Parental concerns about children’s content consumption
• Seven in ten parents of children under 16 were concerned about the content their child saw online; the aspects of greatest concern were age-inappropriate content such as violence, bad language and disturbing content and sexual or ‘adult’ content.
• Parents had fewer concerns about the TV content their child watched than about online content: 46% were concerned about their child seeing bad language, violence or disturbing content on TV.
• Parents in Wales were more likely than parents in the other UK nations to be very concerned about some aspects of their child’s media use, such as their child giving out personal details to people online or seeing age-inappropriate content online or on TV.
• Six in ten children aged 3-17 played games online in 2021, increasing to three-quarters of 12-17s.
• More than a third of 8-17s who gamed online played with people they didn’t know (36%); overall, 16% of 8-17s chatted to people they didn’t know, via the messaging/ chat functions in games.
Critical understanding of fake vs real online
• The majority of 12-17s were confident that they could tell what is real and fake online, but only 11% correctly selected, in an interactive survey question showing a social media post, the components of the post which reflected that it was genuine.
• Children in Wales were more likely than those in the other UK nations to pick out only reliable identifiers in the misinformation scenario: 22%, compared to 8% to 11% in other nations.
• More than a fifth of 12-17s were unable to detect a fake online social media profile (22%); a quarter of these thought that the profile picture and posted photos proved that it was real.
Understanding the internet as a commercial landscape
• Nine in ten children aged 12-17 were confident that they could recognise advertising online, but less than four in ten (37%) correctly identified the links at the top of a search engine page as sponsored ads.

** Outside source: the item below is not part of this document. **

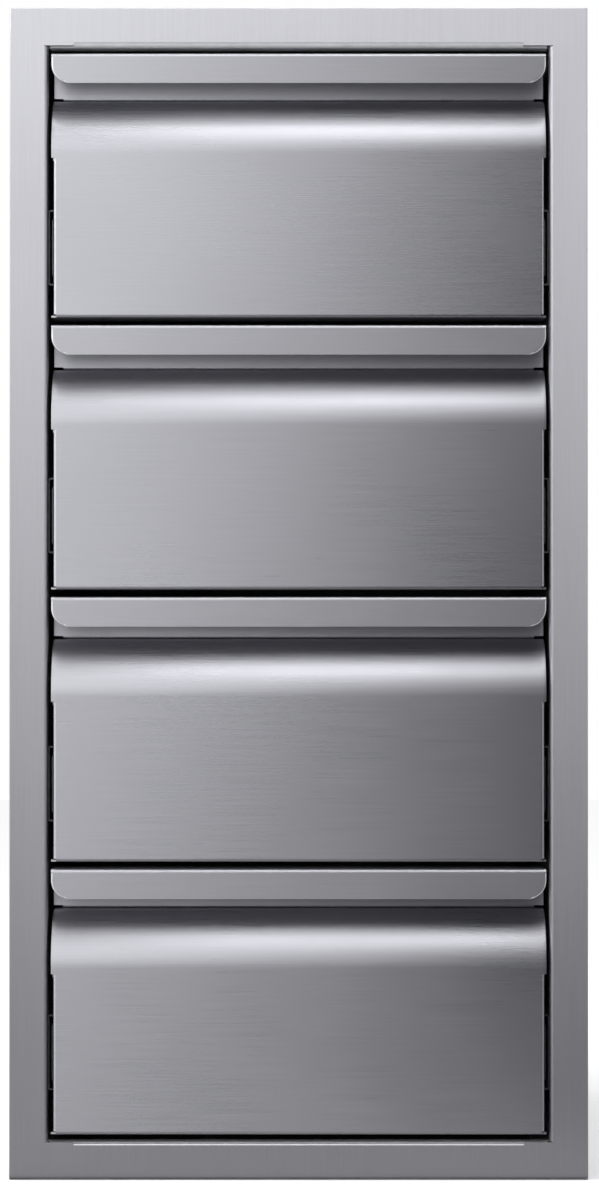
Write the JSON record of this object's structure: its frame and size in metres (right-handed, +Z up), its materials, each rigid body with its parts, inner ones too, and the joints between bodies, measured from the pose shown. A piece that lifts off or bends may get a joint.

• Seven in ten children aged 12-17 were able to correctly identify that an influencer was
promoting a product because of a paid partnership; of these 42% stated this as the only reason, with the remainder suggesting it was due to other reasons such as the influencer simply liking the product.
• Children aged 13-17 were more likely to feel positive than negative about their online use: 53% said that being online was good for their mental health, with a minority disagreeing with this (17%).
• Eight in ten children aged 13-17 used online services to find support for their wellbeing; both Google search and online videos used for sleep, relaxation and good mood emerged as key sources for support among children.
Negative experiences and coping strategies
• More than a third (36%) of children aged 8-17 said they had seen something ‘worrying or nasty’ online in the past 12 months; six in ten said they would always tell someone about this (59%).
• Children were more likely to experience being bullied via technology than face-to-face: 84% of 8-17s said they had been bullied this way (i.e., via text or messaging, on social media, in online games, through phone or video calls, or via other aps and sites) compared to 61% being bullied face-to-face.
• Nearly all children aged 12-17 were aware of at least one safety feature to help keep
themselves safe online (94%); 84% had put these into practice. Blocking people on social media was the behaviour with the highest levels of awareness and use.
• But more than a third had used behaviours that are potentially risky (35%): a fifth had either surfed in privacy or incognito mode (21%) or deleted their browsing history (19%).
• Only a third of children knew how to use online reporting or flagging functions (32%); and just 14% had ever used them.
Parental attitudes and mediation strategies
• Parents in Northern Ireland were less confident about their ability to keep their child safeonline (72%) than parents in either Scotland (82%) or Wales (81%).
• Parents had high awareness of safety-promoting technical tools and controls (91%), but only seven in ten had used any of them (70%). The tools most likely to be used were parental controls built into a device’s software (31%).
• The majority of parents felt their child had a good balance between screen time and doing other things (63%), but 40% said they struggled to control their child’s screen time.